In this chapter we have seen a pattern emerging: on average, males seem be drawn more strongly to many different aspects of systemizing—machines, mathematics, maps, birdwatching, and sports statistics, to name just a few. To draw these ostensibly varied types of systemizing together, my research team and I designed the Systemizing Quotient (or SQ). The SQ gives an individual a total score based on how strongly drawn they are to systemize each of these aspects of the world. It may come as no surprise to learn that men score significantly higher than females on the SQ (Appendix 3).25

i_Image1

Male and female scores in systemizing
fig 7.


Babies: The Ultimate Test

Before we leave this part of the journey—our voyage into systemizing—it is worth perhaps just thinking about how early we see sex differences in this domain. Recall that in the Cambridge study reported in Chapter 4, we found that one-day-old boys looked longer at a mechanical mobile (a system with predictable laws of motion) than at a person’s face (an object that is next to impossible to systemize). Even on the first day of life, a subtle trace is evident of what we see magnified later in development. This is signaling that from birth, boys’ attention is being drawn more strongly to a non-personal system, while girls’ attention is being drawn more strongly to a face.26 Recall also that at one year old, boys showed a stronger preference to watch a video of cars (predictable mechanical systems) than to watch a film showing a talking head (with the sound switched off).
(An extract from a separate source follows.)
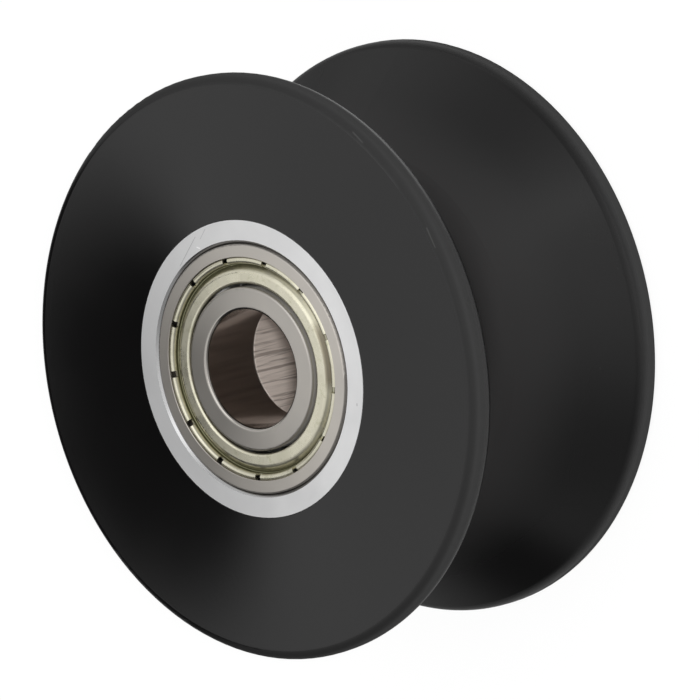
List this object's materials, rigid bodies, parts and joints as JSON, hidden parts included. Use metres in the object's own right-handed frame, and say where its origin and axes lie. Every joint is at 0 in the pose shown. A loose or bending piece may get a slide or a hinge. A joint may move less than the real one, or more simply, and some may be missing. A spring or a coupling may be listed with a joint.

One-year-old girls showed the opposite preference.27

These sex differences are therefore present very early in life. There has hardly been any opportunity for socialization and experience to shape these sex differences. We of course know that, with time, culture and socialization do play a role in determining if you develop a male brain (stronger interest in systems) or a female brain (stronger interest in empathy). But these studies of infancy strongly suggest that biology may also partly determine this.

We have deferred the question of causality for long enough. We have reached a certain point on our journey where we now have to leave the safe path of behavioral differences, and turn into the rocky terrain where we confront what is causing these sex differences, head on.